Exactly. The best line I think Jason Mraz ever wrote was in regard to humanity. He says, “Our name is our virtue.” That’s so much it. If we could just be more human, that’s all we ever need to do.

How do you think we can bridge the gap that divides all of us right now? Do you think it’s just playing these songs and letting it filter in for people?

I do. I really do. The hard thing for us to do is engage one another. It’s a scary thing — rejection is a scary thing, being the butt of somebody’s anger is a very scary thing — but we have to engage each other. I sing the songs that are a little more difficult in places where it’s not necessarily the most advisable thing for me to do. Ultimately, if I don’t make those people think, if I can’t make them feel something or think something, they’re not going to do it on their own, because they’re only going to be hanging out with the same type of people. I feel like we have a responsibility to put ourselves in those uncomfortable situations for the good of the whole. We have to do it.

It’s very difficult traversing this world with a limited worldview. It’s so easy, for so many of us, to just be comfortable.

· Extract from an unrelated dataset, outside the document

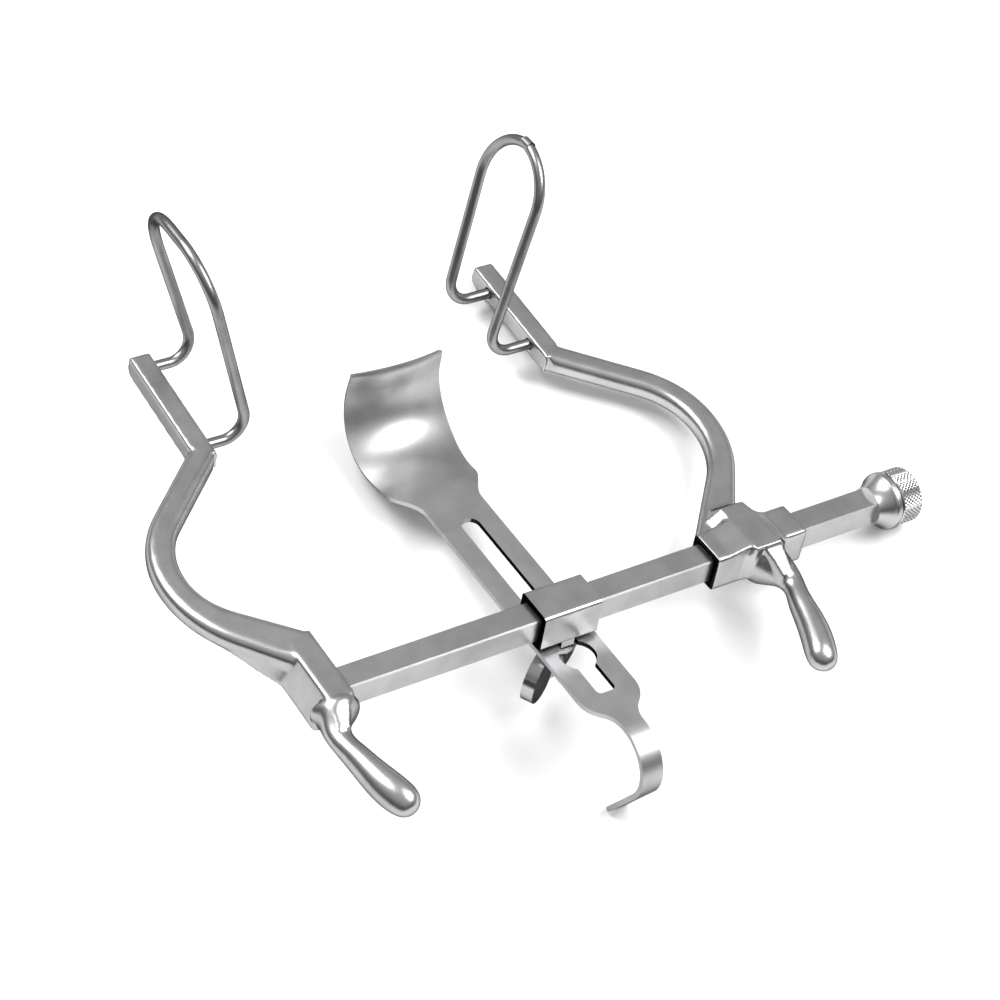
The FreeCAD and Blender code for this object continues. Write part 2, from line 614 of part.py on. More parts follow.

If you’re a 30-year-old white guy, with all of your 30-year-old white guy friends, it’s not that you’re a bad person; it’s not that you don’t care about anyone else’s issues or their daily life. It’s just not your reality because it’s not something you see every day. Worldviews are so different. Simple things can help people think, but it’s so much easier to be comfortable. Whereas, with me, I don’t really have a choice. I’m always in various multi-cultural situations. If more of us did that, it would just be second nature to realize what somebody else’s walk through life looks like because you aren’t just having to imagine it; you’re literally standing there watching it.